To explain what happened to this new knowledge, we need to go back to the year 661, 29 years after the Prophet’s death in 632. In that year, the Umayyad clan, centered in Damascus, dominated Islam and with unprecedented speed the Arabs conquered all of North Africa. In 711, an Arab-led army crossed the Straits of Gibraltar and within half a dozen years, much of the Iberian Peninsula was under Muslim rule.

In 750, the Umayyads were overthrown by the Abbasid clan who established their Caliphate in Baghdad. But the 19-year-old grandson, Abd-al-Rahman, of the deposed Umayyad caliph escaped the coup and in a journey worthy of a real life Ulysses, he reached Cordoba where he became emir of al-Andalus.

It was Rahman who started construction of the Great Mosque in Cordoba. It was his Umayyad successors who built libraries larger than the largest libraries in Europe, and who built the university in Cordoba, 100 years earlier than the first European university in Bologna, Italy. The cultural competition between these antagonists, Umayyads in Spain and Abbasids in Baghdad, was intellectually dazzling, producing unprecedented advances in knowledge.

In sum, Muslim intellectual accomplishments from the Middle East seeped west across North Africa and then north into Spain.
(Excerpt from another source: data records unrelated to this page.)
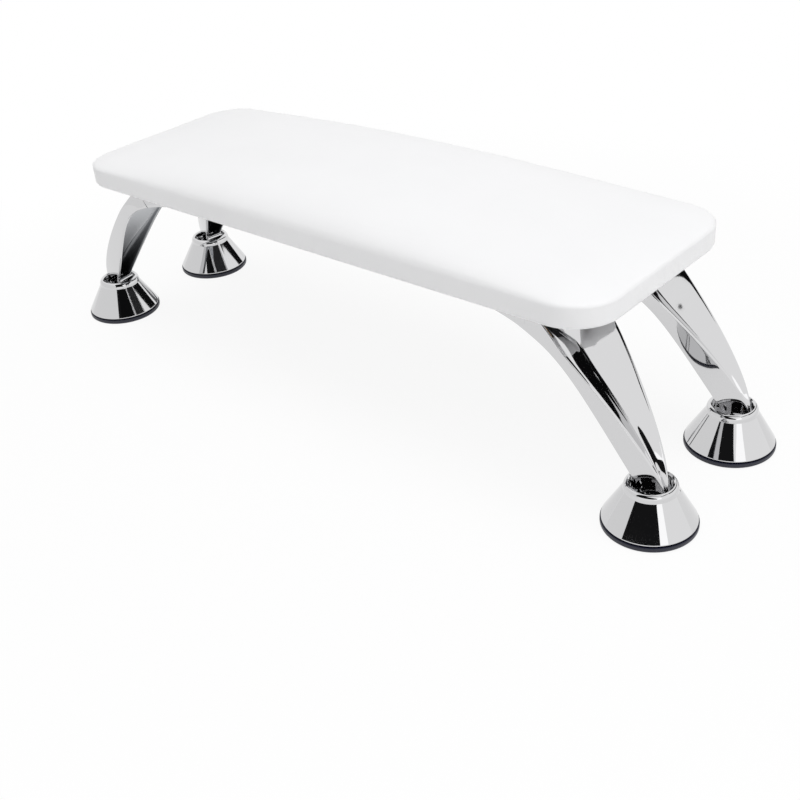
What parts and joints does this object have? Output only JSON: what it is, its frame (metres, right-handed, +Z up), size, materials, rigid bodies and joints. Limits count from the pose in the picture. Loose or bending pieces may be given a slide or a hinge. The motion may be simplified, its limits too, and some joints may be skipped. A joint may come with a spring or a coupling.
{
  "type": "manicure hand rest",
  "caption": "Padded leather hand rest: a long board with rounded corners and a softly crowned top, raised on curved, grooved chrome legs that end in round cone feet with rubber rings.",
  "frame": {"origin": "on the floor under the middle of the pad, at the centre of the bounding box's bottom face", "axes": "+X along the pad's length, +Y across it, +Z up"},
  "size_m": [0.493, 0.14, 0.1398],
  "materials": {
    "cover_leather": "white smooth synthetic leather",
    "pad_foam": "soft foam",
    "board_wood": "raw plywood",
    "lining_cloth": "black non-woven cloth",
    "leg_chrome": "mirror",
    "foot_chrome": "mirror",
    "ring_rubber": "satin",
    "foot_screw_steel": "zinc plated",
    "plate_screw_steel": "zinc plated"
  },
  "bodies": {
    "root": {"pad_cover": "cover_leather", "pad_foam": "pad_foam", "pad_board": "board_wood", "pad_lining": "lining_cloth", "leg_front_right": "leg_chrome", "foot_cup_front_right": "foot_chrome", "foot_ring_front_right": "ring_rubber", "foot_screw_front_right": "foot_screw_steel", "plate_screw_front_right_1": "plate_screw_steel", "plate_screw_front_right_2": "plate_screw_steel", "plate_screw_front_right_3": "plate_screw_steel", "plate_screw_front_right_4": "plate_screw_steel", "leg_back_right": "leg_chrome", "foot_cup_back_right": "foot_chrome", "foot_ring_back_right": "ring_rubber", "foot_screw_back_right": "foot_screw_steel", "plate_screw_back_right_1": "plate_screw_steel", "plate_screw_back_right_2": "plate_screw_steel", "plate_screw_back_right_3": "plate_screw_steel", "plate_screw_back_right_4": "plate_screw_steel", "leg_front_left": "leg_chrome", "foot_cup_front_left": "foot_chrome", "foot_ring_front_left": "ring_rubber", "foot_screw_front_left": "foot_screw_steel", "plate_screw_front_left_1": "plate_screw_steel", "plate_screw_front_left_2": "plate_screw_steel", "plate_screw_front_left_3": "plate_screw_steel", "plate_screw_front_left_4": "plate_screw_steel", "leg_back_left": "leg_chrome", "foot_cup_back_left": "foot_chrome", "foot_ring_back_left": "ring_rubber", "foot_screw_back_left": "foot_screw_steel", "plate_screw_back_left_1": "plate_screw_steel", "plate_screw_back_left_2": "plate_screw_steel", "plate_screw_back_left_3": "plate_screw_steel", "plate_screw_back_left_4": "plate_screw_steel"}
  },
  "joints": []
}
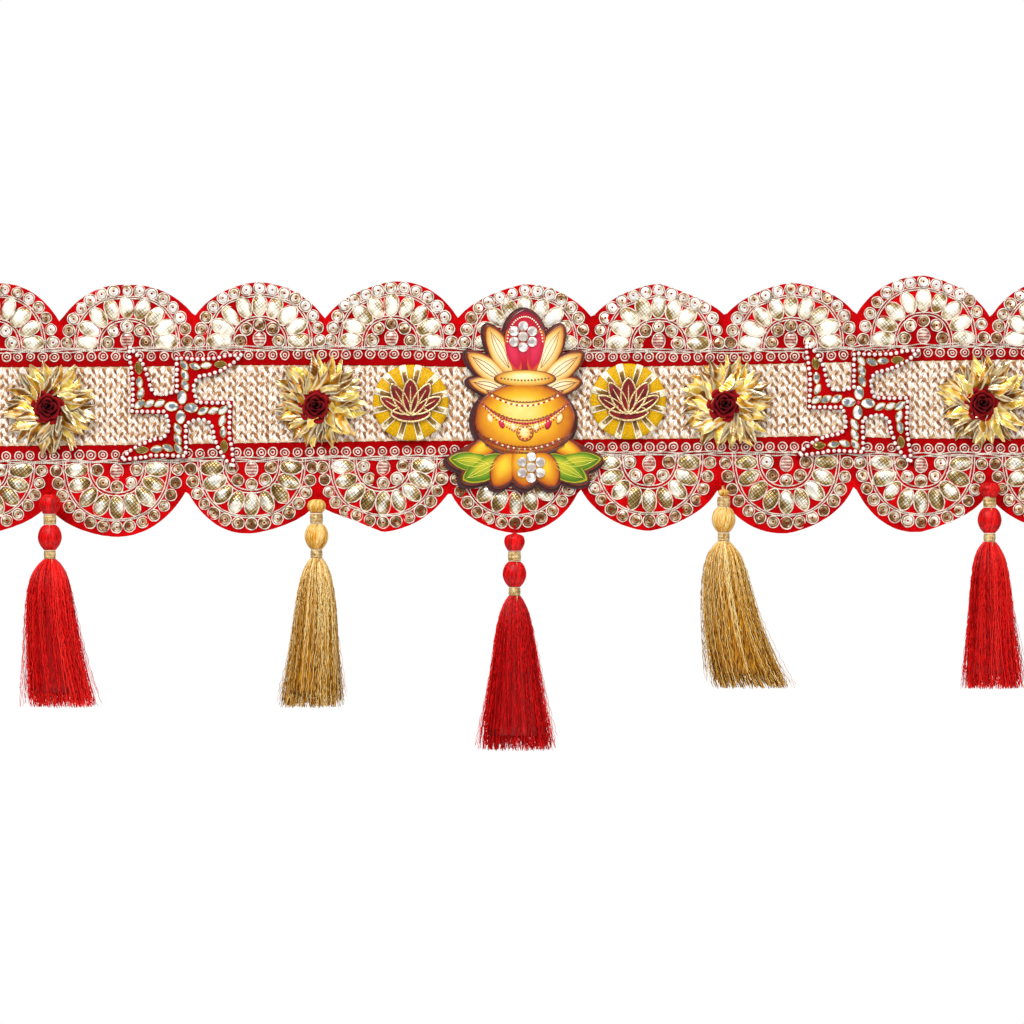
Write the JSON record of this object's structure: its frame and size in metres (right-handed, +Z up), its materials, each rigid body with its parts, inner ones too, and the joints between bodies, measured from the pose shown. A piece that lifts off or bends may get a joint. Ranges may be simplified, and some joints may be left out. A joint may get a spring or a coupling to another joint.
{
  "type": "toran door hanging",
  "caption": "Scalloped embroidered hanging for above a door, with a woven band, folded foil rosettes, felt motifs, a flat plaque and hanging tassels.",
  "frame": {"origin": "middle of the top edge, at the tip of the middle upper scallop, in the plane of the wall behind", "axes": "+X along the band to the viewer's right, +Z up, -Y out of the wall towards the viewer"},
  "size_m": [1.016, 0.037, 0.4017],
  "materials": {
    "red_cloth": "matt red cloth",
    "woven_braid": "cream and gold chevron braid",
    "gold_foil": "thin bright gold ribbon, folded",
    "rose_cloth": "dark red velvet",
    "red_felt": "red felt",
    "yellow_thread": "wound yellow silk thread",
    "maroon_plate": "maroon with gold relief lines",
    "dark_board": "thin board, painted dark maroon",
    "printed_sheet": "glossy printed sheet",
    "clear_stone": "faceted clear stones with gold rims",
    "red_silk": "shiny red tassel silk",
    "gold_silk": "shiny gold tassel silk",
    "gold_thread": "wound gold thread"
  },
  "bodies": {
    "root": {"base_strip": "red_cloth", "upper_border": "red_cloth", "lower_border": "red_cloth", "woven_band": "woven_braid", "foil_rosette_1": "gold_foil", "cloth_rose_1": "rose_cloth", "foil_rosette_2": "gold_foil", "cloth_rose_2": "rose_cloth", "foil_rosette_3": "gold_foil", "cloth_rose_3": "rose_cloth", "foil_rosette_4": "gold_foil", "cloth_rose_4": "rose_cloth", "felt_motif_left": "red_felt", "wound_disc_left": "yellow_thread", "lotus_badge_left": "maroon_plate", "felt_motif_right": "red_felt", "wound_disc_right": "yellow_thread", "lotus_badge_right": "maroon_plate", "plaque_board": "dark_board", "plaque_print": "printed_sheet", "stone_flower_upper": "clear_stone", "stone_flower_lower": "clear_stone", "tassel_one_knob": "red_silk", "tassel_one_neck": "gold_thread", "tassel_one_ball": "red_silk", "tassel_one_waist": "gold_thread", "tassel_one_skirt": "red_silk", "tassel_two_knob": "gold_silk", "tassel_two_neck": "gold_thread", "tassel_two_ball": "gold_silk", "tassel_two_waist": "gold_thread", "tassel_two_skirt": "gold_silk", "tassel_three_knob": "red_silk", "tassel_three_neck": "gold_thread", "tassel_three_ball": "red_silk", "tassel_three_waist": "gold_thread", "tassel_three_skirt": "red_silk", "tassel_four_knob": "gold_silk", "tassel_four_neck": "gold_thread", "tassel_four_ball": "gold_silk", "tassel_four_waist": "gold_thread", "tassel_four_skirt": "gold_silk", "tassel_five_knob": "red_silk", "tassel_five_neck": "gold_thread", "tassel_five_ball": "red_silk", "tassel_five_waist": "gold_thread", "tassel_five_skirt": "red_silk"}
  },
  "joints": []
}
Combined with those made in Spain, the new knowledge oozed across the Pyrenees and became an important foundation of the European Renaissance.

Averroes influenced both Moses Maimonides (1135-1204) and Thomas Aquinas (1225-1274), all three—Muslim, Jew and Catholic—declaring that faith and reason are compatible, and that it is ok to think!

David Lenefsky practices law in Manhattan. He gave an expanded talk on Raphael’s painting to the Young President’s Organization visiting the Vatican in 2007 and Amman, Jordan in 2010.